Begin
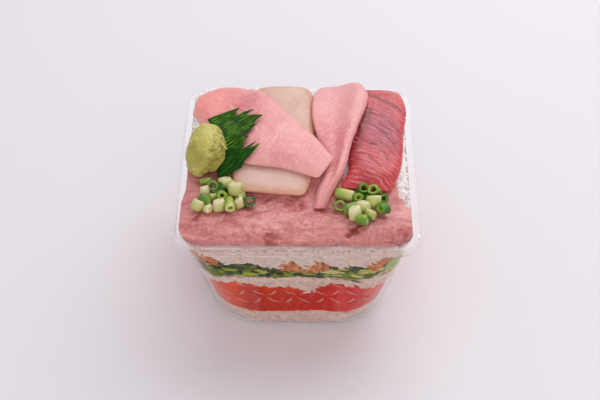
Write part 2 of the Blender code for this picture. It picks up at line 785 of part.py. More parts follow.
def soft_ribs(u, v):
    return 1.0 + 0.10 * sin(9 * u + 4 * v)


# Grass-shaped divider of green film

LEAF_BASE = ((-46.3, 19.7), (-43.5, 15.0), (-41.2, 10.0), (-39.6, 4.0), (-38.8, -2.0), (-38.7, -6.5),
             (-38.9, -9.5), (-39.1, -11.5), (-39.3, -13.2), (-39.4, -15.0), (-39.5, -16.8), (-39.4, -18.6))
LEAF_NOTCHES = ((-39.8, 22.2), (-32.2, 21.0), (-26.4, 17.7), (-23.8, 10.6), (-26.7, 2.5), (-28.5, -3.3),
                (-27.8, -6.4), (-24.1, -7.3), (-24.2, -11.4), (-27.9, -14.3), (-33.1, -16.4), (-37.8, -18.9))
LEAF_TIPS = ((-30.1, 26.7), (-22.5, 21.2), (-17.9, 15.7), (-21.2, 9.3), (-24.4, 1.4), (-25.2, -2.6),
             (-20.8, -2.4), (-18.7, -4.5))
LEAF_THICK = 0.4
LEAF_ROWS = 2
LEAF_REACH = 2.0
LEAF_LIFT = 0.2
LEAF_RIPPLE = 0.7
LEAF_RIPPLES_PER_MM = 1.9 / (2 * pi)
LEAF_SLANT = radians(29)


def leaf_divider():
    """A body of film with long pointed teeth along its right side, rippled along the teeth."""
    steps = 2 * len(LEAF_NOTCHES) - 2
    base, valley = with_midpoints(LEAF_BASE), with_midpoints(LEAF_NOTCHES)
    plan, triangles = [], []
    for left, right in zip(base, valley):
        plan += [tuple(left.lerp(right, j / LEAF_ROWS)) for j in range(LEAF_ROWS + 1)]
    row = LEAF_ROWS + 1
    for i in range(steps):
        for j in range(LEAF_ROWS):
            a = i * row + j
            triangles += [(a, a + row + 1, a + row), (a, a + 1, a + row + 1)]
    for tooth, place in enumerate(LEAF_TIPS):
        low, middle, high = ((2 * tooth + n) * row + LEAF_ROWS for n in range(3))
        tip = Vector(place)
        number = len(plan)
        plan += [tuple(valley[2 * tooth + n].lerp(tip, 0.5)) for n in (0, 2)] + [place]
        triangles += [(low, middle, number), (middle, high, number + 1), (middle, number + 1, number),
                      (number, number + 1, number + 2)]
    triangles = [face if turns_left(plan, face) else face[::-1] for face in triangles]
    under = [clear_height(x, y, LEAF_REACH) + LEAF_LIFT for x, y in plan]
    under = settle(under, SETTLE_PASSES, near_each(len(plan), triangles))
    under = [z + LEAF_RIPPLE * (1 + ridge(x, y)) for z, (x, y) in zip(under, plan)]
    bm = slab(plan, triangles, under, [LEAF_THICK] * len(plan), 0.0)
    finish("leaf_divider", bm, material("leaf_film", (0.03, 0.14, 0.02), 0.4))


def with_midpoints(places):
    """The places of a line, each followed by the middle of the way to the next."""
    points = [Vector(place) for place in places]
    halved = []
    for first, second in zip(points, points[1:]):
        halved += [first, first.lerp(second, 0.5)]
    return halved + points[-1:]


def ridge(x, y):
    """Ridges that run along the teeth, from -1 to 1."""
    across = x * sin(LEAF_SLANT) - y * cos(LEAF_SLANT)
    return sin(2 * pi * LEAF_RIPPLES_PER_MM * across)


def turns_left(plan, face):
    a, b, c = (Vector(plan[k]) for k in face)
    return (b - a).cross(c - a) > 0


# Wasabi: a hand-pressed lump with a crumbly lower front

WASABI_CENTRE = (-44.9, -3.9, 84.4)
WASABI_HALF = (10.0, 13.0, 12.0)
WASABI_TAPER = 0.16
WASABI_SQUARE = 3.0
WASABI_SWELL = 0.05
WASABI_CRUMBS = 0.055
WASABI_REACH = 3.0
WASABI_THICK = 4.5


def wasabi():
    """A squarish lump whose underside is lifted by what it leans on, and never thinner than its rim."""
    bm = bmesh.new()
    bmesh.ops.create_icosphere(bm, subdivisions=3, radius=1.0)
    ways = [vert.co.copy() for vert in bm.verts]
    for vert, way in zip(bm.verts, ways):
        above = smooth_step(0.0, 0.35, way.z)
        boxy = max(above, smooth_step(0.1, -0.3, way.x), smooth_step(-0.5, -0.9, way.y))
        square = sum(abs(w) ** WASABI_SQUARE for w in way) ** (-1 / WASABI_SQUARE)
        crumbs = WASABI_CRUMBS * ripple(*(way * 10), 1.9) * smooth_step(0.6, -0.6, way.z + way.y)
        swell = 1 + boxy * (square - 1) + above * (WASABI_SWELL * ripple(*(way * 10), 7) + crumbs)
        x, y, z = (c + h * w * swell for c, h, w in zip(WASABI_CENTRE, WASABI_HALF, way))
        x -= (x - WASABI_CENTRE[0]) * WASABI_TAPER * (way.y + above * way.z)
        vert.co = (x, y, z)
    bm.verts.index_update()
    under = [clear_height(vert.co.x, vert.co.y, WASABI_REACH) for vert in bm.verts]
    triangles = [[vert.index for vert in face.verts] for face in bm.faces]
    under = settle(under, SETTLE_PASSES, near_each(len(under), triangles))
    for vert, way, low in zip(bm.verts, ways, under):
        vert.co.z = max(vert.co.z, low + WASABI_THICK * max(0.0, way.z))
    finish("wasabi", bm, material("wasabi", (0.50, 0.50, 0.16), 0.7))


# Spring onion: heaps of short cut tubes

TUBE_SIDES = 6
TUBE_RADIUS = 2.6
TUBE_HOLE = 1.25
TUBE_SIZES = (0.8, 1.05)
TUBE_LENGTHS = (3.0, 4.6)
TUBE_TILTS = (radians(15), radians(40), radians(80))
TUBE_SPREAD = 0.86
TUBE_SUNK = 0.9
CORE_SIDES = 12
CORE_SHARES = (0.82, 0.41)
CORE_REACH = 3.6
CORE_EDGE = 0.9
CORE_DOME = 1.8
HEAPS = (("spring_onions_left", (-36.0, -31.5), (14.5, 9.0), 10, 5),
         ("spring_onions_right", (31.5, -36.0), (12.5, 11.0), 10, 8))


def onion_tube(place, turn, radius, length):
    """A short piece of stalk, open right through."""
    bm = bmesh.new()
    rings = []
    for height, size in ((-0.5, radius), (0.5, radius), (0.5, TUBE_HOLE), (-0.5, TUBE_HOLE)):
        ring = []
        for n in range(TUBE_SIDES):
            angle = 2 * pi * n / TUBE_SIDES
            ring.append(bm.verts.new((cos(angle) * size, sin(angle) * size, height * length)))
        rings.append(ring)
    for k in range(4):
        band(bm, rings[k], rings[(k + 1) % 4])
    bmesh.ops.transform(bm, matrix=Matrix.Translation(place) @ turn.to_matrix().to_4x4(), verts=bm.verts)
    return bm


def onion_core(centre, half):
    """A low mound that carries the tubes."""
    bm = bmesh.new()
    lower, upper = [], []
    for share in CORE_SHARES:
        thick = CORE_EDGE + CORE_DOME * (1 - (share / CORE_SHARES[0]) ** 2)
        low, high = [], []
        for n in range(CORE_SIDES):
            angle = 2 * pi * n / CORE_SIDES
            x = centre[0] + cos(angle) * half[0] * share
            y = centre[1] + sin(angle) * half[1] * share
            rest = clear_height(x, y, CORE_REACH)
            low.append(bm.verts.new((x, y, rest)))
            high.append(bm.verts.new((x, y, rest + thick)))
        lower.append(low)
        upper.append(high)
    for group in (lower, upper):
        for outer, inner in zip(group, group[1:]):
            band(bm, outer, inner)
        mean = sum((v.co for v in group[-1]), Vector()) / CORE_SIDES
        cap(bm, group[-1], mean)
    band(bm, lower[0], upper[0])
    return bm


def onion_heap(name, centre, half, count, seed):
    """Tubes set by the golden angle, so that they cover the mound evenly."""
    draw = Random(seed)
    core = onion_core(centre, half)
    shape = BVHTree.FromBMesh(core)
    tubes = []
    for n in range(count):
        spread = sqrt((n + 0.5) / count) * TUBE_SPREAD
        angle = n * pi * (3 - sqrt(5)) + draw.uniform(-0.2, 0.2)
        x = centre[0] + half[0] * spread * cos(angle)
        y = centre[1] + half[1] * spread * sin(angle)
        radius = TUBE_RADIUS * draw.uniform(*TUBE_SIZES)
        length = draw.uniform(*TUBE_LENGTHS)
        tilt = draw.choice(TUBE_TILTS)
        turn = Euler((tilt, draw.uniform(-0.3, 0.3), draw.uniform(0, 2 * pi)))
        upright = abs((turn.to_matrix() @ Vector((0, 0, 1))).z)
        tall = upright * length / 2 + sqrt(1 - upright * upright) * radius
        hit = shape.ray_cast(Vector((x, y, HIGH_UP)), Vector((0, 0, -1)))[0]
        base = hit.z if hit else clear_height(x, y, radius / 2) + TUBE_SUNK
        floor = clear_height(x, y, radius)
        z = max(base - TUBE_SUNK, floor) + tall
        tubes.append(onion_tube(Vector((x, y, z)), turn, radius, length))
    fuse(name, core, tubes, material(name, (0.50, 0.66, 0.22), 0.45))


def main():
    for old in list(bpy.data.objects):
        bpy.data.objects.remove(old)
    tub()
    rice_bottom()
    fish_layer()
    fillings()
    minced_tuna()
    slices()
    leaf_divider()
    wasabi()
    for heap in HEAPS:
        onion_heap(*heap)


main()
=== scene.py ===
"""The looks of a tub of layered sushi: clear plastic, rice, fish, greens and toppings.

Sizes are in millimetres, and MM turns them into metres when a piece is finished. The origin is in the
middle of the tub's underside, +X is to the right of the front wall and +Y points to the back.
"""

from math import cos, exp, hypot, pi, radians, sin, sqrt
from random import Random

import bmesh
import bpy
import numpy as np
from mathutils import Euler, Matrix, Vector, noise
from mathutils.bvhtree import BVHTree
from mathutils.kdtree import KDTree


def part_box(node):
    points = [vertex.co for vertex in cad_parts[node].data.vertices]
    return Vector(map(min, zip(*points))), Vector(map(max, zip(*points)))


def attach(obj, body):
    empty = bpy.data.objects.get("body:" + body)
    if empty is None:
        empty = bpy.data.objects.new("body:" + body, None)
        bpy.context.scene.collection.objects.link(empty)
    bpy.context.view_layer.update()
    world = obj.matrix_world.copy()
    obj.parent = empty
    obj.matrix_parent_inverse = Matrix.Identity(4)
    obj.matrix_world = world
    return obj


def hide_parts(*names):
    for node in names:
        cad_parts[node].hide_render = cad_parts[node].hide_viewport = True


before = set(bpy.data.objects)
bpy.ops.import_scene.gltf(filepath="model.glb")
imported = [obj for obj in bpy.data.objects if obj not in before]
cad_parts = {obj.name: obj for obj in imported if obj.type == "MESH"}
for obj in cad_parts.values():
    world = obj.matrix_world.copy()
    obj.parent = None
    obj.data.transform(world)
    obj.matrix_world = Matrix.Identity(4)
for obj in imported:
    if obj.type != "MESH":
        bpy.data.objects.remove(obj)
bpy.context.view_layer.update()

MM = 0.001

# The tub, as the frame has it
TUB_HEIGHT = 72.0
BASE_HALF = 46.0
BASE_CORNER = 28.0
OPENING_HALF = 54.7
OPENING_CORNER = 8.0
WALL = 0.6
FOOT_ROUND = 5.0
RIM_WIDTH = 4.1
LIP_DROP = 3.4
LIP_FLARE = 1.2
FOOD_INSET = 0.9
TOUCH_INSET = 0.45
CORNER_ROOM = 1.6
SIDE_STEPS = 36
CORNER_STEPS = 24
TUB_AROUND = 4 * (SIDE_STEPS + CORNER_STEPS)

# The faces between the layers at the wall, as the frame has them: x, y, rise, spread
FISH_FLOOR = 12.8
FISH_TOP = 35.5
GREENS_FLOOR = 43.5
GREENS_TOP = 51.5
RICE_TOP_FRONT = 66.2
RICE_TOP_RISE = 5.6
FLAKE_LIMIT = 64.6
FISH_SPLIT_X = 9.0
FISH_FLOOR_LUMPS = ((29, -48, -3.6, 7), (10, -48, 1.4, 7))
FISH_TOP_LUMPS = ((-30, -50, 3.0, 12), (4, -50, -5.5, 4.5), (17, -50, 2.5, 6), (40, -48, -3.0, 8))
GREENS_FLOOR_LUMPS = ((-46, -46, 3.0, 8), (29, -51, -5.5, 5), (45, -48, 3.0, 6))
GREENS_TOP_LUMPS = ((-46, -48, 6.0, 8), (-28, -52, 4.0, 9), (4, -52, -3.0, 11), (27, -52, 2.5, 6))
FLAKE_SPOTS = ((-47, -49, 9.0), (-3, -52, 5.4), (10, -52, 5.4), (41, -51, 6.0), (-52, -12, 6.5),
               (-51, 27, 6.0), (-20, 52, 7.0), (24, 52, 6.0), (52, 22, 6.5), (52, -20, 6.0))
FLAKE_DEPTH = 9.0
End
◆ **Stated exercise**
Begin with the line containing "bpy.data.objects.remove(obj)" and end with the line containing "TUB_AROUND = 4 * (SIDE_STEPS + CORNER_STEPS)"; repeat every line from start to finish exactly, and nothing outside them.

◆ **Final answer**
        bpy.data.objects.remove(obj)
bpy.context.view_layer.update()

MM = 0.001

# The tub, as the frame has it
TUB_HEIGHT = 72.0
BASE_HALF = 46.0
BASE_CORNER = 28.0
OPENING_HALF = 54.7
OPENING_CORNER = 8.0
WALL = 0.6
FOOT_ROUND = 5.0
RIM_WIDTH = 4.1
LIP_DROP = 3.4
LIP_FLARE = 1.2
FOOD_INSET = 0.9
TOUCH_INSET = 0.45
CORNER_ROOM = 1.6
SIDE_STEPS = 36
CORNER_STEPS = 24
TUB_AROUND = 4 * (SIDE_STEPS + CORNER_STEPS)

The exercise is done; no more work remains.